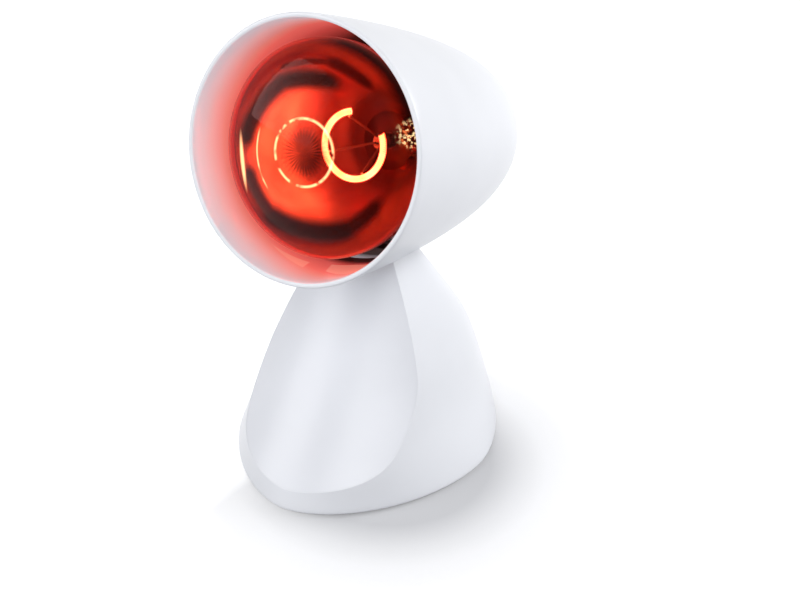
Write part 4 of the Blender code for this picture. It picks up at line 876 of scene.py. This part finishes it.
class HEATLAMP_OT_stage(bpy.types.Operator):
    """Set the camera, the soft lights, the white floor and the white surroundings"""
    bl_idname = "heatlamp.stage"
    bl_label = "Studio"

    def execute(self, context):
        studio = context.scene.heat_lamp_studio
        alone()
        bpy.ops.object.camera_add()
        camera = added("photo_camera")
        place = (0.280985, -0.472836, 0.400320)
        yaw, pitch, roll = 0.520162, 0.545292, 0.001667
        level = math.cos(pitch)
        forward = Vector((-math.sin(yaw) * level, math.cos(yaw) * level, -math.sin(pitch)))
        right = Vector((math.cos(yaw), math.sin(yaw), 0.0))
        up = right.cross(forward)
        columns = (right * math.cos(roll) + up * math.sin(roll), up * math.cos(roll) - right * math.sin(roll),
                   -forward)
        matrix = Matrix.Translation(place)
        for column, axis in enumerate(columns):
            for row in range(3):
                matrix[row][column] = axis[row]
        camera.matrix_world = matrix
        camera.data.lens = 58.32
        camera.data.sensor_width = 36.0
        camera.data.clip_start = 0.01
        context.scene.camera = camera
        aim, box_size, floor_radius = (0.0, 0.0, 0.12), 1.0, 3.0
        for name, stand, power in (("rear_softbox", (0.95, 0.95, 0.80), studio.rear),
                                   ("side_softbox", (-0.95, -0.95, 0.80), studio.side),
                                   ("front_softbox", (0.62, -0.98, 1.00), studio.front),
                                   ("low_softbox", (0.0, -1.40, 0.25), studio.low),
                                   ("shadow_softbox", (-0.70, 0.80, 1.20), studio.shadow)):
            self.light(name, stand, aim, box_size, power)
        bpy.ops.mesh.primitive_circle_add(vertices=96, radius=floor_radius, fill_type="NGON")
        floor = added("studio_floor")
        floor.data.materials.append(self.paper())
        self.surroundings(context, studio.ambient)
        context.scene.view_settings.view_transform = "Standard"
        return {"FINISHED"}

    def light(self, name, place, target, size, power):
        """A square soft box that looks at a target."""
        alone()
        bpy.ops.object.light_add(type="AREA", location=place)
        lamp = added(name)
        lamp.data.size = size
        lamp.data.energy = power
        lamp.rotation_euler = (Vector(target) - Vector(place)).to_track_quat("-Z", "Y").to_euler()

    def seen_white(self, tree):
        """1 for what the camera, a reflection or a clear body looks at, and else 0."""
        path = add(tree, "LightPath").node.outputs
        either = add(tree, "Math", {0: path["Is Camera Ray"], 1: path["Is Glossy Ray"]},
                     operation="MAXIMUM")
        return add(tree, "Math", {0: either, 1: path["Is Transmission Ray"]}, operation="MAXIMUM")

    def paper(self):
        """Matt white paper that keeps the lamp's soft shadow and fades into the white surroundings."""
        material, tree, shader, where = new_finish("matt_white_paper", linear("#A8A9AD"), 0.9)
        shader.inputs["Specular IOR Level"].default_value = 0.0
        reach = add(tree, "VectorMath", {0: where, 1: (0.024, -0.034, 0.0)}, operation="DISTANCE")
        share = add(tree, "MapRange", {"Value": reach, "From Max": 0.25})
        lift = add(tree, "ValToRGB", {"Fac": share}, [
            (place, (level, level, level)) for place, level in (
                (0.20, 0.22), (0.48, 1.0), (0.26, 0.44), (0.31, 0.58), (0.36, 0.63), (0.40, 0.77))])
        x = add(tree, "SeparateXYZ", {"Vector": where}).node.outputs["X"]
        left = add(tree, "MapRange", {"Value": x, "From Min": 0.0, "From Max": -0.048},
                   interpolation_type="SMOOTHSTEP")
        lift = add(tree, "Math", {0: lift, 1: left}, operation="MAXIMUM")
        relief(tree, shader, where, 6.0, 4.0, 0.1, 0.0001)
        strength = add(tree, "Math", {0: self.seen_white(tree), 1: lift}, operation="MULTIPLY")
        shader.inputs["Emission Color"].default_value = (1.0, 1.0, 1.0, 1.0)
        tree.links.new(strength, shader.inputs["Emission Strength"])
        return material

    def surroundings(self, context, ambient):
        """Give the world a plain white that is seen, and a faint even light that falls on the lamp."""
        world = bpy.data.worlds.new("white_studio")
        context.scene.world = world
        world.use_nodes = True
        tree = world.node_tree
        background = tree.nodes["Background"]
        level = add(tree, "MapRange", {"Value": self.seen_white(tree), "To Min": ambient, "To Max": 1.0})
        tint = add(tree, "Mix", {"Factor": self.seen_white(tree), "A": (*linear("#EEF1FF"), 1.0),
                                 "B": (1.0, 1.0, 1.0, 1.0)}, data_type="RGBA")
        tree.links.new(tint, background.inputs["Color"])
        tree.links.new(level, background.inputs["Strength"])


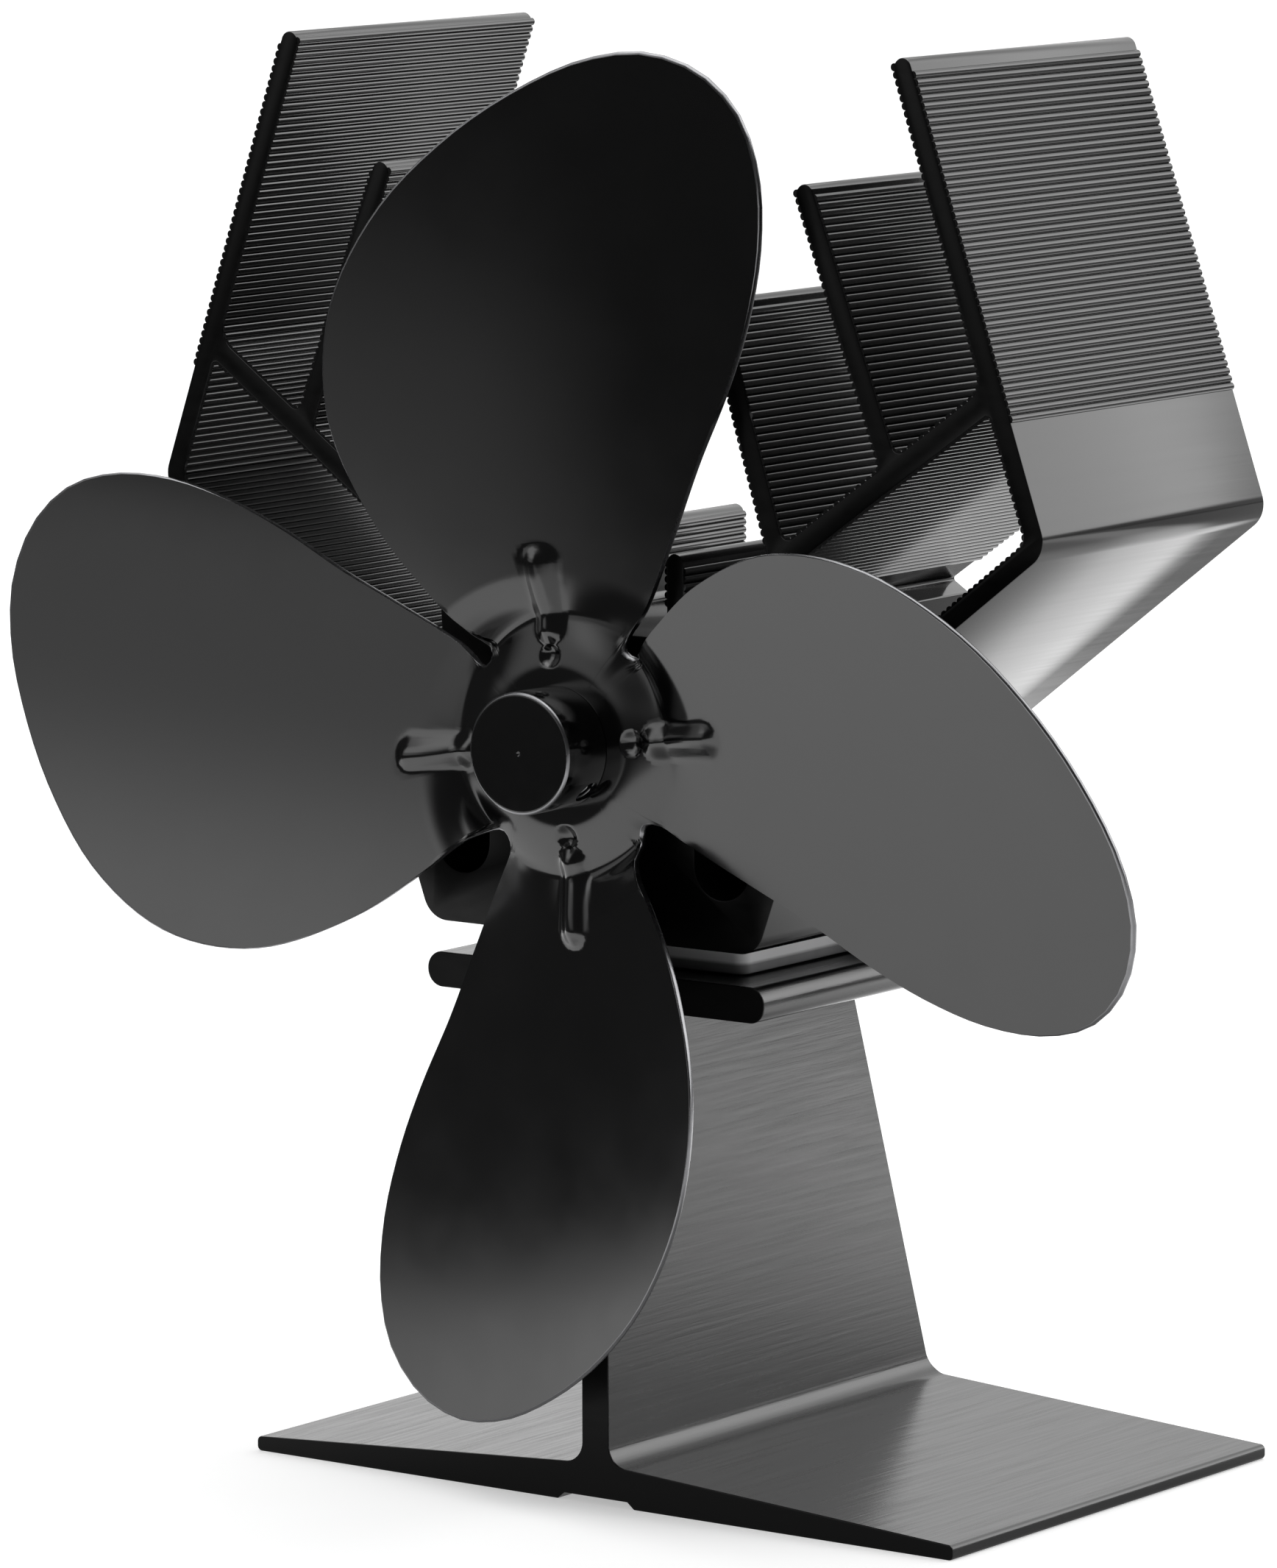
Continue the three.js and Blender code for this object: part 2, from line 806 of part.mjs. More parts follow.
function motorEndCap() {
  const bore = bushRadius + seatGap;
  const profile = [
    [bore, capFront],
    [canInner - seatGap, capFront],
    [canInner - seatGap, motorBack],
    [capBossRadius, motorBack],
    [capBossRadius, capBossBack],
    [bore, capBossBack],
    [bore, capFront],
  ];
  const slots = [-1, 1].map((side) => box(
    terminalThickness + 2 * seatGap,
    capPlate * 2 + capBossLength,
    terminalWidth + 2 * seatGap,
  ).translate(side * terminalSpread, motorBack, 0));
  return part('motor_end_cap', cut(turned(profile, motorSides), ...slots), nylon);
}

function terminal(name, side) {
  const tab = box(terminalThickness, terminalLength, terminalWidth)
    .translate(side * terminalSpread, capFront + terminalLength / 2, 0);
  return part(name, tab, brass);
}

// A brush is a carbon block on a leaf that reaches back to the end cap.
function brush(name, side) {
  const inner = commutatorRadius + seatGap;
  const front = motorFront + commutatorStart + commutatorLength / 2 - brushWidth / 2;
  const back = capFront - seatGap;
  const carbon = box(brushBlock, brushWidth, brushWidth)
    .translate(side * (inner + brushBlock / 2), front + brushWidth / 2, 0);
  const leaf = box(brushLeaf, back - front, brushWidth)
    .translate(side * (inner + brushBlock), (front + back) / 2, 0);
  return part(name, join(carbon, leaf), copper);
}

function motorShaft() {
  const end = capBossBack + shaftTail;
  const start = hubFront + hubNose + seatGap;
  const from = new THREE.Vector3(0, start, 0);
  const geometry = rod(shaftRadius, from, new THREE.Vector3(0, end, 0), drillSides);
  return part('motor_shaft', geometry, steel);
}

const coreFront = motorFront + armatureStart;
const poleAngle = (i) => 90 + (360 * i) / poleCount;

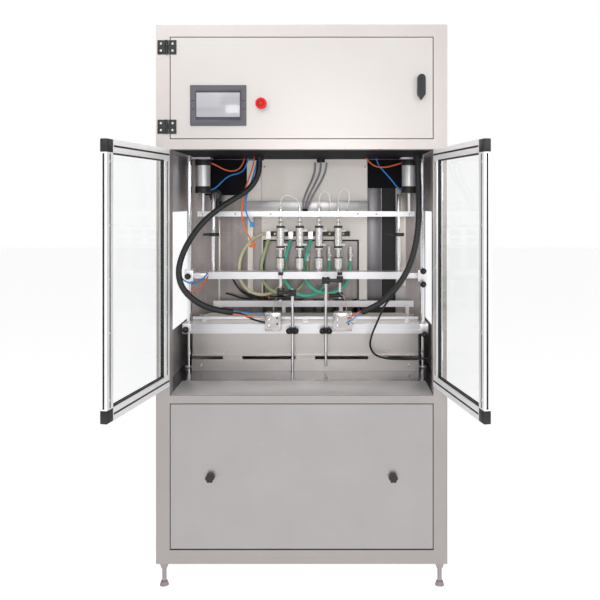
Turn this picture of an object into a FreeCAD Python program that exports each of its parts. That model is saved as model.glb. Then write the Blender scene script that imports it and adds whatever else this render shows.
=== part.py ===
import FreeCAD, Part
import math
import os

# Piston liquid filler. Millimetres, +Z up, front faces -Y, feet stand on z = 0.
V = FreeCAD.Vector
UP, ALONG_X, ALONG_Y = V(0, 0, 1), V(1, 0, 0), V(0, 1, 0)

# ---- overall sizes ----
WIDTH = 1050
DEPTH = 900
HEIGHT = 2030
FOOT_HEIGHT = 86
TABLE_TOP = 694
CEILING = 1580
POST = 50
TUBE_WALL = 2
SHEET = 2
CLEAR = 0.3          # running gap between pieces that move past each other
PANEL_GAP = 3        # gap round doors and lift-off panels
BOTTOM_RAIL = 50
TABLE_RAIL = 28
MID_RAIL = 36
TOP_RAIL = 43
MULLION = 30
MULLION_X = 329

# ---- window doors ----
DOOR_THICK = 22
DOOR_STILE = 40
DOOR_BOTTOM = 732
DOOR_TOP = 1578
DOOR_OPEN = 100.5    # degrees from closed, at rest
PIN_X = 480
PIN_OUT = 14         # hinge pin in front of the posts
PIN_RADIUS = 2.5
KNUCKLE_RADIUS = 4.4
EDGE_GAP = 8
MEET_GAP = 4
GLASS = 5
HINGE_LEAF = 31
HINGE_TALL = 104
HINGE_Z = (820, 1393)

# ---- control cabinet ----
CONTROL_HINGE_TALL = 51
CONTROL_HINGE_Z = (1635, 1921)
CONTROL_PIN_X = -485
CONTROL_PIN_OUT = 6
RIM = 20
SCREEN_X, SCREEN_Z = (-401, -199), (1664, 1810)
ESTOP_X, ESTOP_Z = -144, 1742
LATCH_X, LATCH_Z = 429.5, 1833
KNOB_Z = 400

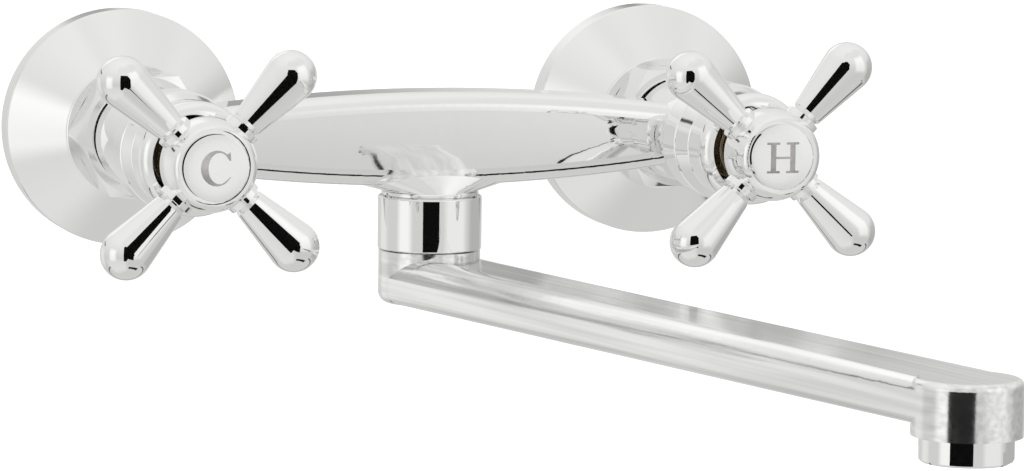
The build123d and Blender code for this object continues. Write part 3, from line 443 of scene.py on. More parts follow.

● Brief:
Find all lines with "that" in them and copy each one.

● Exercise output:
        """A square soft box that looks at a target."""
        """Matt white paper that keeps the lamp's soft shadow and fades into the white surroundings."""
        """Give the world a plain white that is seen, and a faint even light that falls on the lamp."""
// A brush is a carbon block on a leaf that reaches back to the end cap.
Turn this picture of an object into a FreeCAD Python program that exports each of its parts. That model is saved as model.glb. Then write the Blender scene script that imports it and adds whatever else this render shows.
CLEAR = 0.3          # running gap between pieces that move past each other